I did an MA at Warwick in Creative and Media Enterprises and one of the modules was to come up with a hypothetical business idea for the creative industries and deliver a pitch in a mock Dragon’s Den situation. The investors took my idea seriously and gave me £15,000 to set up the Musical Comedy Awards and create an independent platform to discover, support and celebrate the UK’s best emerging musical comedians. In the first year, we did an excellent PR campaign and also had a huge amount of support from the musical comedy community and we sold out our inaugural final at the Pleasance in London. It was a huge amount of work but a great success from year one!
You must have seen some amazing performers over the years. Can you tell us a bit about some of your alumni and what they’re doing now?
Our standout acts that we have worked with must be Abandoman and Frisky & Mannish, who have since toured the world and set up global audiences with their unique form of music-based comedy. We have also worked with a number of acts who are very well established on the circuit and in the West End, such as Jay Foreman, Sarah-Louise Young, Mae Martin, Harriet Braine (we discovered her last year and she became our Best Newcomer, before winning the Funny Women Stage Award and also reaching the final of So You Think You’re Funny with her hilarious art history songs). We have also worked with some top headliners such as Bo Burnham, David O’Doherty and the brilliant Isy Suttie.
You must have also had some pretty strange entrants. Are there any acts that stick out for you as being totally bonkers?
We actually had him as a headliner, but one of the most wacky acts we ever had must be Dr Coca Cola Mcdonalds. He was absolutely off the planet and so wonderfully shambolic – check him out on Youtube! Another delightfully loopy act was Brigitte Aphrodite, she won the Spirit of the MCA back in 2010 and is doing very well for herself. So much glitter and very glamorous! We’ve had a few acts who did genuinely terrify us, but we can’t mention them here as we are too scared they will hunt us down and mangle us with their out of tune instruments.
You now live in Austria with your family, how does this affect the day-to-day running of the competition?
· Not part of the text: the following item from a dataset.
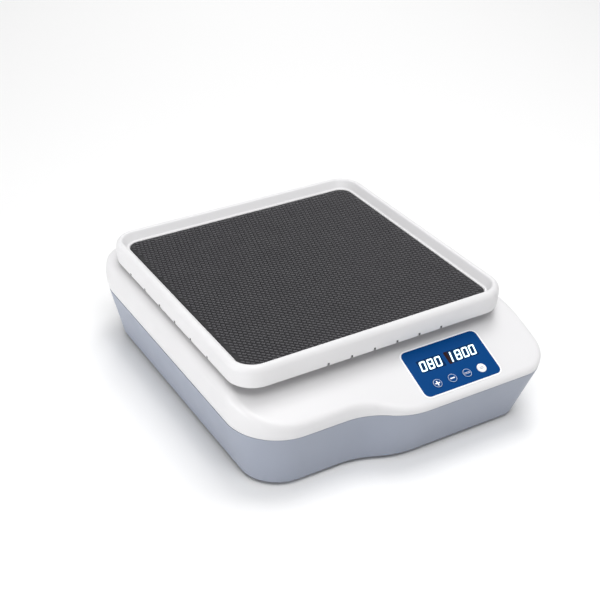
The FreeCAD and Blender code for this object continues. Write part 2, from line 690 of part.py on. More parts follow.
def make_panel():
    half_x, half_y, corner = S["panel_half_width"], S["panel_half_height"], S["panel_corner"]
    border = panel_sheet("border_form", 0, BORDER_THICK, half_x + BORDER_WIDTH,
                         half_y + BORDER_WIDTH, corner + BORDER_WIDTH)
    inside = panel_sheet("border_inside", -1, 3, half_x, half_y, corner)
    overlay = panel_sheet("panel_overlay", 0, OVERLAY_THICK, half_x, half_y, corner, True,
                          S["key_radius"] + 0.25)
    carrier_plate = panel_sheet("carrier_plate", -CARRIER_THICK, CARRIER_THICK, APERTURE_X - 0.1,
                                APERTURE_Y - 0.1, 2.9, True, S["key_radius"] + 0.3)
    pegs = [panel_peg("carrier_peg_%d" % i, x, y) for i, (x, y) in enumerate(PEG_SPOTS)]
    nodes = [cut("panel_frame", border, inside), overlay,
             fuse("panel_carrier", carrier_plate, *pegs),
             panel_sheet("display_board", BOARD_TOP - BOARD_THICK, BOARD_THICK, BOARD_HALF_X,
                         BOARD_HALF_Y, 1.5)]
    low_y = S["window_row"] - S["window_half_height"]
    high_y = S["window_row"] + S["window_half_height"]
    for name, (x, half) in DISPLAYS.items():
        for label, gap, low, high in ((name + "_window", 0.0, 0.0, OVERLAY_THICK),
                                      (name + "_display", 0.3, BOARD_TOP, -0.4)):
            body = new_body(label)
            sketch = new_sketch(body, label + "_edge", low)
            rounded_rectangle(sketch, x - half + gap, x + half - gap, low_y + gap, high_y - gap,
                              0.8)
            pad(body, sketch, high - low)
            nodes.append(panel_place(body))
    return nodes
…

It works very well, as I am a native speaker teacher in a bilingual school in Vienna and don’t have the same workload as I did when I was teaching German and French back in London, so when I leave the school I have time for my wife, children and also time to organise the MCAs! Tamara Cowan my colleague runs the live shows and I do the behind the scenes work online! I do sometimes feel like a strange foreign overlord who only exists in email form, but my wife allows me to go over for one heat and the final, so I do get to see a few shows!

This year sees the final move from The Udderbelly on Southbank to The Lyric Theatre in
Soho, and expand to include ten acts performing. What was the thinking behind these changes?
The Udderbelly was unable to confirm dates with new ownership and so we very sadly had to look elsewhere. I am sure we will have shows again there in the future though; it is such a perfect venue. As it was already February, there were no big enough theatres with a Saturday night slot in April, so bearing in the mind the risk of having a show midweek in terms of potentially reduced audience numbers, we decided to increase our number of finalists from 6 to 10 and to make it an absolutely incredible venue, which the Lyric Theatre most certainly is. It’s a big gamble but sales are looking good, we still have six more finalists to announce and we already have close to 300 in the room. I think we can do it. If we can get six or seven hundred people along on a Monday night I’ll be very happy, but with our incredible host Tina T’urner Tea Lady, our amazing finalists and the fantastic support we get from WeGotTickets, I am dreaming that we can sell it out!
Can you give us a little preview of what to expect from the final and the acts competing at The Lyric on April 10th?
Tina T’urner Tea Lady is quite simply the best. She is such an incredible comedy creation and Tracey Collins is an amazing performer. She brings so much energy and so many laughs to the occasion and she will be an outstanding host! As I mentioned above, this year we increased the number of competitors from 40 to 48 as a result of the extremely high quality of our applicants. We already have four finalists announced, the brilliant Friz Frizzle, a Songruiner who armed with his piano takes apart songs you know and love in a hilarious way. We’ve also got Katie Pritchard, who delivers possibly the highest energy set I’ve ever seen. Absolutely blistering combination of songs and jokes – she tours as Hurricane Katie and she will quite literally blow you away! We also have Will Hislop who also performs in a great duo called Giants. He has such an original, intelligent and witty way about him and we expect great things from him. Finally, we also have a brilliant sketch trio called Two Plus Ones, fresh from the Cambridge Footlights, these guys have an absolutely incredible set based on millennial angst. They have such a funny skit on living at home with your parents that is unmissable. I can’t believe that we have 6 more finalists to announce too! It’s going to be an absolute cracker.